U nas tez latanie(ale bez podrzucania) i gilgotanie to zabawy które doprowadzają Jasia do śmiechu więc robimy to dosyć często. Ale jak mąż kiedyś chciał go podrzucić do góry to się rozpłakał i więcej tego nie robił. Wiem że niektóre dzieci tak właśnie reagują na takie zabawy i nie jest to nic niepokojącego. Może kiedyś wrócimy do tej zabawy ale jeszcze nie teraz.

No więc pisałam jakies 8 msc temu , ze moje dziecko się boi takich zabaw , dziś mogę powiedziec szczerze , ze z tego wyrosło - dojrzało do tego typu zabaw :slight_smile:
Można go spokojnie podniesc na wysokosc glowy , gilgotac , pokazywac jak leci samolot :slight_smile:
Takze drogie mamy …nie przejmujmy się n azapas , dziecko do wszystkiego musi dorosnac …oswoic Cie i upewnic , ze krzywda mu się nie stanie :wink:
Pisałam również gdzies o bujaniu się na hustawce …nadal tego nie lubimy i nie zamierzam napierac na niego …ciekawa jestem kiedy tę zabawe polubi :slight_smile:

Jedno dziecko jest bardziej ostrożne inne mniej :slight_smile: Może i lepiej, bo w przyszłości będzie mniej siniaków :slight_smile:

LEVUSEK masz racje , ale czasami dzieci ktore nad wyraz sa ostrożne w przyszłosci maja problemy w szkole na wf …na placu zabaw i innych miejscach zabaw .
Boją się ze zrobią sobie krzywde , boją się wchodzenia na drabinki , robienia fikołków czy skakania przez tory przeszkód . Sama w szkole miałam takiego kolege …płakał na każdym wf , nie chciał się bawic w zabawy ktore narazaja go na upadek czy ból . Dziś jest informatykiem typowym - okularnikiem , ktory zycie cale spedza na grach komputerowych , na ukladaniu puzli i graniu w szachy …Moja ciocia ( bo on jest wnukiem jej kuzyna bliskiego ) opowiadała , że nawet na rower zbytnio nie wsiada a jak jechał kiedys pociagiem i w polowie drogi sie zatrzymał bo od goraca sie zadusił zaczał szarpac sie za wlosy i panikowac … Takze kolejny raz mozna powiedziec , ze wszystko z umiarem NIE ZA DUŻO- NIE ZA MAŁO :slight_smile:

Moze z czasem im bedzie starszy to ten lek mu minie.
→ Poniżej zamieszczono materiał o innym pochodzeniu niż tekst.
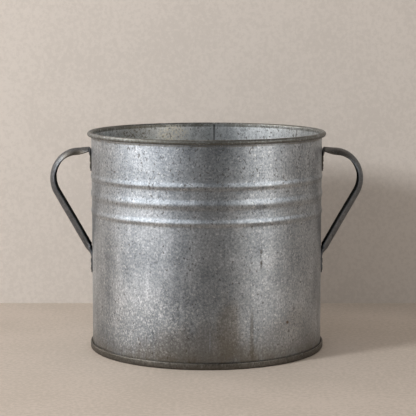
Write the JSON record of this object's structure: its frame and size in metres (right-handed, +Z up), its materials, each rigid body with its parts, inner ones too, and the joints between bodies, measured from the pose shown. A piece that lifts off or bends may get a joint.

Dla takich maluszkow wszystko jest nowe i mysle ze one bardzo odczuwaja niektore bodzcce niz my. dziecko nie wie ze mama go nie upusci. My jako dorosli wiemy co nastapi a dziecko nie wiedzac moze sie bardziej bac.

Monika1993: Moja córka ma ponad rok i czasem też miewa takie momenty, że gdy chcę ją podnieść do góry, łapie mnie za bluzkę i nie da się podnieść wyżej. Na szczęście nie jest to częste zjawisko, ale może maluch po prostu miewa napady strachu i zapewne z tego wyrośnie :slight_smile:

może twój maluszek nie lubi takich zabaw albo dorośnie do tego.
Mój synek też nie lubił takiego podnoszenia:)

dziewczyny juz wszystko opanowane …Kacpi wygral z lękiem :smiley:

A u nas jest chyba faza lęku separacyjnego , byłam dziś u koleżanki i za żadne skarby świata nie mogłam od niego odejść choć na chwilę bo zaraz płakał, a w domu to samo praktycznie cały czas przy nodze mi człapie

Mraczek80: U mnie jest to samo. Mała nie chce odczepić się od mojej bluzki. Siedzi i trzyma się za nią, a kiedy muszę iść do łazienki, na siłę ściągam ją z siebie, po czym jest płacz… Mam nadzieję, że wkrótce jej to minie, bo ciężko z nią tak wytrzymać.